The DTI supported strategies are based on a model developed in the US by Harvard Professor Michael Porter and the Initiative for a Competitive Inner City (ICIC), and is led by private sector champions working in collaboration with various local sector bodies. The ten areas where a City Growth strategy have been launched are: Derby, Leeds, Leicester, Liverpool, Luton, Manchester, Portsmouth, London South (Deptford/New Cross), Heart of South London, and London Western Arc (Park Royal/Wembley/White City).

Industry and Regions Minister Alun Michael said: "These ten new City Growth Strategies will help create the "can do" attitude needed to drive entrepreneurial activity in our cities and help ensure that that the UK continues to be one of the most enterprising countries in the world."

City Growth views disadvantaged communities as untapped sources of enterprise with big economic advantages, such as an available workforce, strategic locations and under-served retail markets. The strategies bring business, government and community leaders together around an evidence-based strategy that focuses on private, for-profit business growth.

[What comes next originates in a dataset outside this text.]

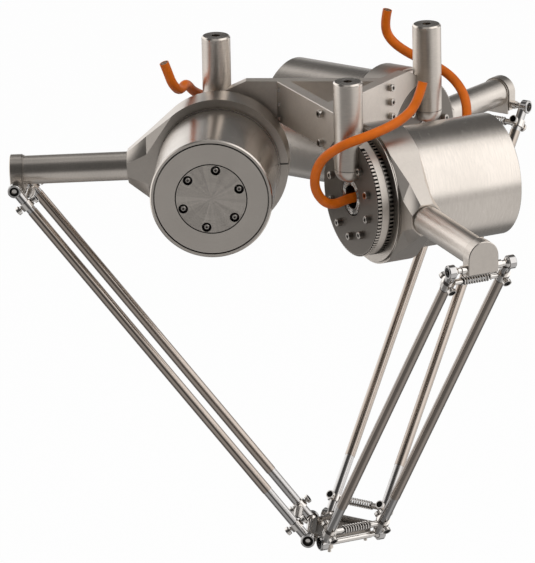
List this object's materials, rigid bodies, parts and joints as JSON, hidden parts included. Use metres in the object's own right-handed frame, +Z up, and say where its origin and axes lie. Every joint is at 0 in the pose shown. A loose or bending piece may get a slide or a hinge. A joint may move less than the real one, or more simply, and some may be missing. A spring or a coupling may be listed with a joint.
{
  "type": "delta robot",
  "caption": "Ceiling-hung delta robot: motor drums on a pin-wheel plate frame swing tube arms, whose ball-ended rod pairs carry a small tool platform.",
  "frame": {"origin": "middle of the circle through the three post tops, in their top plane", "axes": "+Z up, arm A points along -X; arms B and C follow at equal thirds of a turn"},
  "size_m": [0.8582, 0.9896, 0.8771],
  "materials": {
    "satin_plate": "satin machined, warm grey",
    "post": "brushed along the round, polished top rim",
    "notched_ring": "dark machined",
    "cable": "matt orange sheath",
    "screw": "bright socket heads",
    "shaft": "machined",
    "motor_core": "dark laminated iron",
    "bearing": "ground",
    "hub": "satin machined, warm grey",
    "drum": "brushed round the drum",
    "drum_cover": "turned face",
    "arm_tube": "brushed round the tube",
    "elbow_cap": "satin machined, warm grey",
    "ball_axle": "polished",
    "rod": "polished",
    "rod_end": "satin, bluish grey",
    "spring_pin": "satin",
    "spring": "bright wire",
    "platform": "satin machined, warm grey",
    "platform_foot": "light satin",
    "platform_axle": "polished"
  },
  "bodies": {
    "base": {"frame_plate_a": "satin_plate", "hanger_post_a": "post", "mounting_ring_a": "notched_ring", "cable_a": "cable", "frame_plate_b": "satin_plate", "hanger_post_b": "post", "mounting_ring_b": "notched_ring", "cable_b": "cable", "frame_plate_c": "satin_plate", "hanger_post_c": "post", "mounting_ring_c": "notched_ring", "cable_c": "cable", "frame_screws": "screw", "flange_screws": "screw", "motor_shafts": "shaft", "motor_stators": "motor_core", "main_bearings": "bearing"},
    "arm_a": {"clamp_hub_a": "hub", "drum_a": "drum", "drum_cover_a": "drum_cover", "cover_screws_a": "screw", "motor_rotor_a": "motor_core", "arm_tube_a": "arm_tube", "elbow_cap_a": "elbow_cap", "elbow_axle_a": "ball_axle"},
    "rods_a": {"rod_bars_a": "rod", "rod_ends_a": "rod_end", "ball_studs_a": "ball_axle", "spring_pins_a": "spring_pin", "springs_a": "spring"},
    "arm_b": {"clamp_hub_b": "hub", "drum_b": "drum", "drum_cover_b": "drum_cover", "cover_screws_b": "screw", "motor_rotor_b": "motor_core", "arm_tube_b": "arm_tube", "elbow_cap_b": "elbow_cap", "elbow_axle_b": "ball_axle"},
    "rods_b": {"rod_bars_b": "rod", "rod_ends_b": "rod_end", "ball_studs_b": "ball_axle", "spring_pins_b": "spring_pin", "springs_b": "spring"},
    "arm_c": {"clamp_hub_c": "hub", "drum_c": "drum", "drum_cover_c": "drum_cover", "cover_screws_c": "screw", "motor_rotor_c": "motor_core", "arm_tube_c": "arm_tube", "elbow_cap_c": "elbow_cap", "elbow_axle_c": "ball_axle"},
    "rods_c": {"rod_bars_c": "rod", "rod_ends_c": "rod_end", "ball_studs_c": "ball_axle", "spring_pins_c": "spring_pin", "springs_c": "spring"},
    "platform": {"platform_plate": "platform", "platform_feet": "platform_foot", "platform_axles": "platform_axle"}
  },
  "joints": [
    {"name": "arm_a_swing", "type": "hinge", "parent": "base", "child": "arm_a", "pos_m": [-0.187, 0, -0.2], "axis": [0, -1, 0], "range_deg": [0, 40]},
    {"name": "rods_a_swing", "type": "hinge", "parent": "arm_a", "child": "rods_a", "pos_m": [-0.52585, 0, -0.23381], "axis": [0, -1, 0], "range_deg": [-49, 0]},
    {"name": "arm_b_swing", "type": "hinge", "parent": "base", "child": "arm_b", "pos_m": [0.0935, -0.16195, -0.2], "axis": [0.866, 0.5, 0], "range_deg": [0, 40]},
    {"name": "rods_b_swing", "type": "hinge", "parent": "arm_b", "child": "rods_b", "pos_m": [0.26292, -0.4554, -0.23381], "axis": [0.866, 0.5, 0], "range_deg": [-49, 0]},
    {"name": "arm_c_swing", "type": "hinge", "parent": "base", "child": "arm_c", "pos_m": [0.0935, 0.16195, -0.2], "axis": [-0.866, 0.5, 0], "range_deg": [0, 40]},
    {"name": "rods_c_swing", "type": "hinge", "parent": "arm_c", "child": "rods_c", "pos_m": [0.26292, 0.4554, -0.23381], "axis": [-0.866, 0.5, 0], "range_deg": [-49, 0]},
    {"name": "platform_drop", "type": "slide", "parent": "base", "child": "platform", "axis": [0, 0, -1], "range_m": [0, 0.277]}
  ],
  "couplings": [
    {"joint": "arm_b_swing", "follows": "arm_a_swing", "ratio": 1},
    {"joint": "arm_c_swing", "follows": "arm_a_swing", "ratio": 1},
    {"joint": "rods_a_swing", "follows": "arm_a_swing", "ratio": -1.2222},
    {"joint": "rods_b_swing", "follows": "arm_a_swing", "ratio": -1.2222},
    {"joint": "rods_c_swing", "follows": "arm_a_swing", "ratio": -1.2222},
    {"joint": "platform_drop", "follows": "arm_a_swing", "m_per_rad": 0.39582}
  ]
}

So far City Growth Liverpool has led to the appointment of the leader of the Council, Warren Bradley, as a new "business champion" for the city, ensuring that business issues are prioritised within the Council and challenging the public sector agencies to adopt business friendly strategies; City Growth Luton is launching new action teams for priority sectors such as aerospace and ICT drawing in expertise from the University of Luton; and City Growth Manchester - has drawn up implementation plans for exploiting the potential of a developing "live music" scene, to contribute to regeneration, cultural diversity and inclusion strategies. (via GNN)

I have to say, this sounds like more 'action plans' and 'champions' without any real action so far - but let's see what happens over the next year. I don't know why, for instance, it takes this for Liverpool Council to ensure that business issues are prioritised.